# I think im in way over my head...



## moniquenicole

I've finally convinced hubby to get me some chickens and I feel so unprepared and feel like there's so much that goes into this and having a 4 month old makes me feel like I can't handle this too... What do I need to know? What do I need?


----------



## TinyHouse

Are you getting chicks or older chickens? They need a safe place to live, a "run" so they can be outside during the day, food and water. 
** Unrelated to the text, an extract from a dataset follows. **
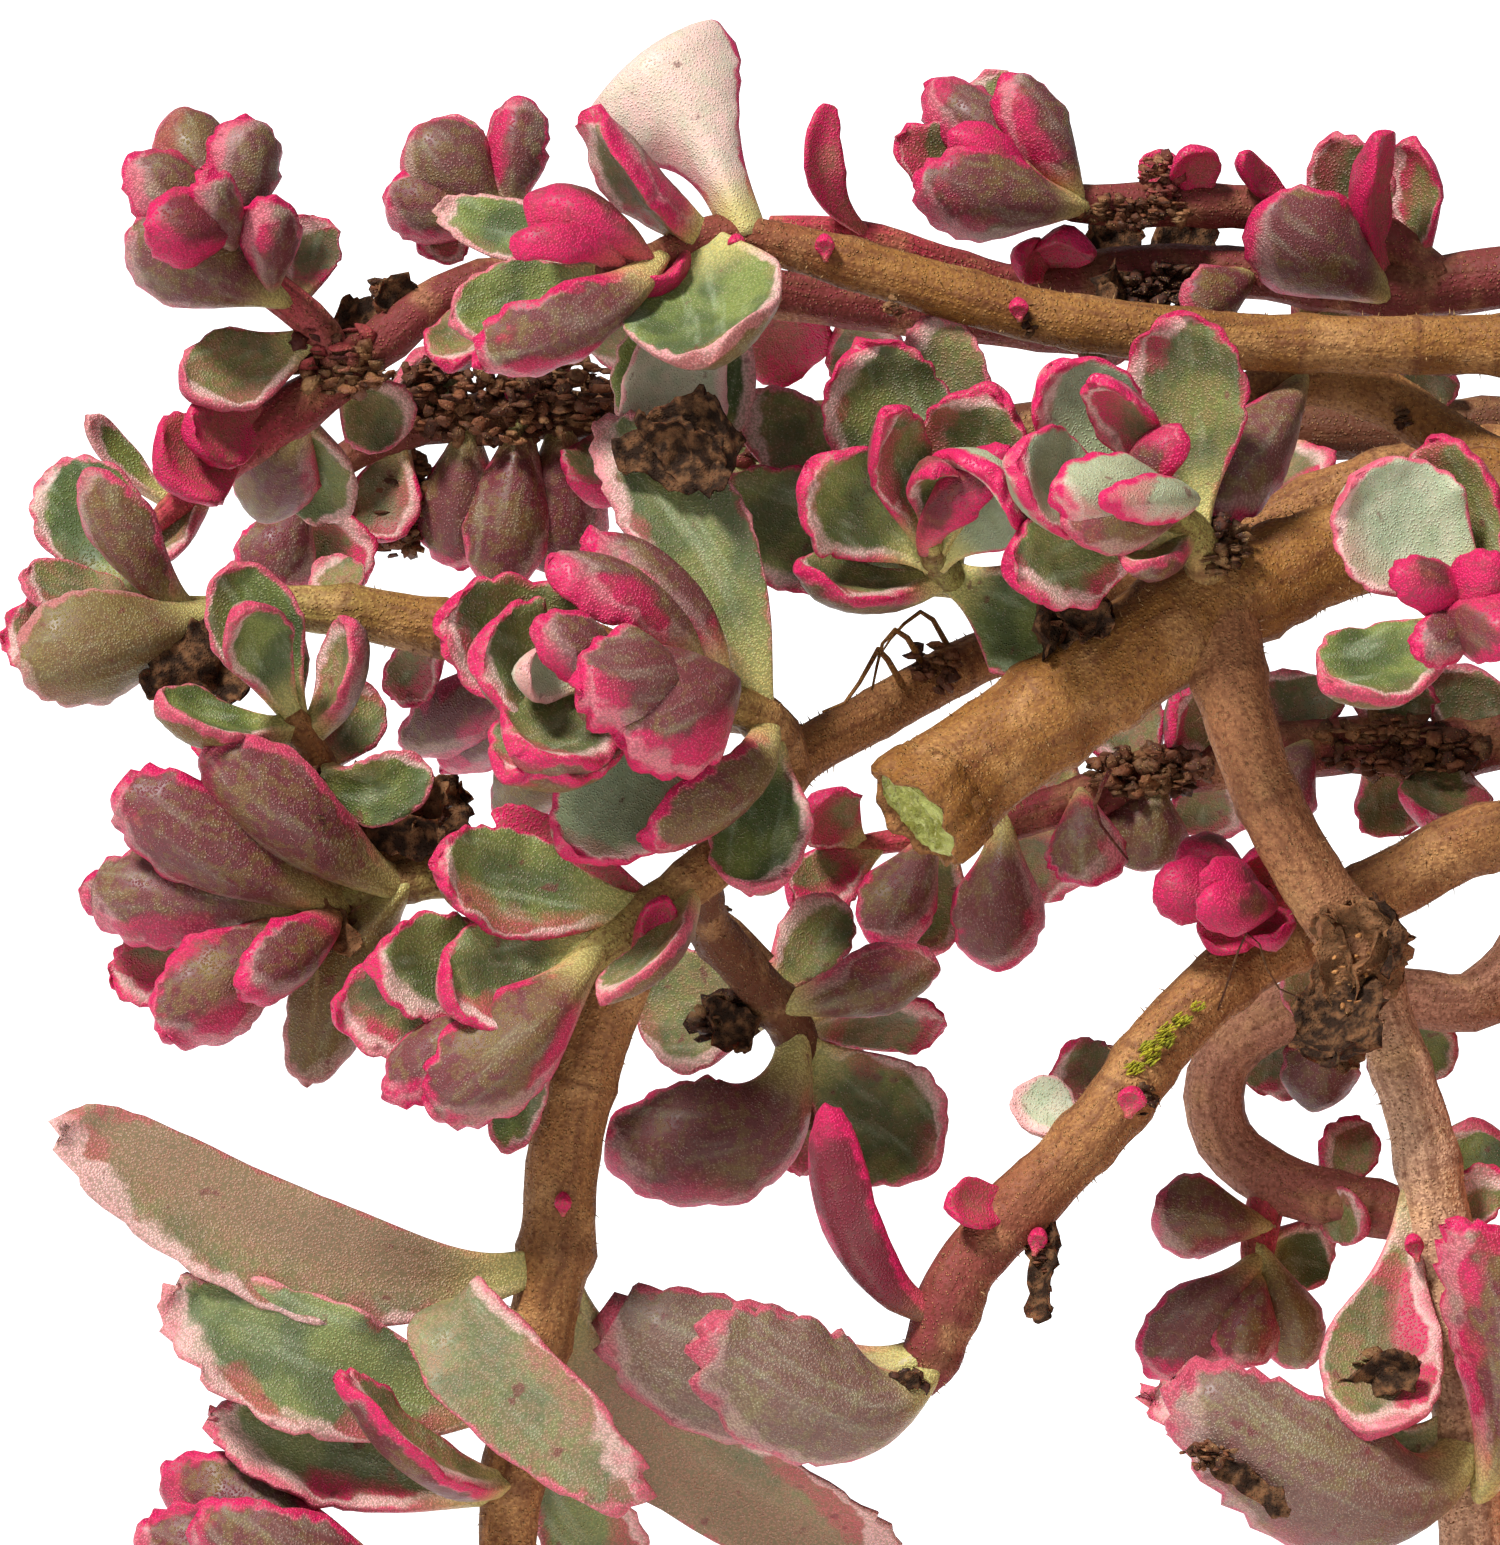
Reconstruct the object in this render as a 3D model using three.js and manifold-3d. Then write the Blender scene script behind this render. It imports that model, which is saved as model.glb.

I think you will be fine. AND you will have a blast! Please post pics!


----------



## moniquenicole

We were thinking about chicks but thought it'd be easier to get egg laying chickens.. I'm afraid more goes into raising the chick sand it makes me nervous.


----------



## moniquenicole

What's a tractor? Where can I get a nesting box? How do I know if I have an egg I can eat or if it needs to be incubated? Do I absolutely need an incubater? What exactly do I feed these creatures?


----------



## cindy

chickens are very easy to care for all you need is a good shelter with a couple of nesting boxes,straw,food and water.
you can get a small all in one coop with an attached run to house a few hens or if your are handy build it yourself.
if you decide on very young chicks they will need to be kept warm about 95 degrees the 1st week then 90 and on down
until they are feathered and old enough to be outdoors I keep mine in the garage when they are very young.
in my case I do not want roosters so none of my eggs are fertilized so I have no need for an incubator, I live in a rural
area but still I have one neighbor who complains about roosters crowing so they went to freezer camp that's something you
may want to consider. a chicken tractor is just a mobile coop with an attached run lots of back yard chicken keepers use them
and they are a great way to get you started with keeping chicken. when chicks are young feed them a good brand chick starter feed
then round 4 months of age I start adding laying mash to the mix they also get any damaged vegi's and stuff from my garden and in the winter months I spoil them with warm oatmeal and honey on occasion.
I will try to post some pictures of my setups but for the last couple days for some reason they wont let me upload pics. dont worry you will find keeping chickens very easy and rewarding.


----------



## cindy




----------



## Energyvet

Very nice set up you have Cindy. I'll bet it's easy with a big cage like that. They all look pretty happy in there with plenty of room. Enjoy!


----------



## cindy

I plan to put the coop with the rabbit in it in the run area where the large coop is that way when I am getting my young chicks aquainted with the older ladies
they can be seen by the others yet protected then I can get rid of the make shift pen you see in the picture


----------



## BootedBantam

Love Love the coop. And don't worry I feel way over my head, too. There is a lot of support here. Make a decision on what you want and make a list.


----------



## Energyvet

Give yourself time to research. Don't jump. Study first. Your chickens are depending on you.


----------



## cindy

I agree when I 1st started I 1st bought myself a prefab coop a waterer,feeder,straw and Dumor chick starter
then I started reasearching breeds that are hardy in my neck of the woods,I came across an ad on craigslist for
4-5 week old red sexlinks chicks "already sexed to be pullets" and eggcellent layers  for me the the large amount of eggs they 
lay was what I was looking for and the rest is history. since then I have gotten into pure breeds and day old chicks my next step
is to hatch some of my own probably next spring..dont sweat it chicken keeping is as easy as falling off a log.


----------



## TinyHouse

moniquenicole said:


> What's a tractor?


A chicken tractor is just a moveable pen so that you can move them to fresh grass every couple of days or so. Not required.



moniquenicole said:


> Where can I get a nesting box?


Nesting boxes can be made out of scrap wood, a plastic milk crate turned on its side or I've even heard of turning a 5-gallon bucket on its side for a nesting box. Doesn't have to be fancy, just something that makes them feel safe and provides a private place to lay eggs.



moniquenicole said:


> How do I know if I have an egg I can eat or if it needs to be incubated?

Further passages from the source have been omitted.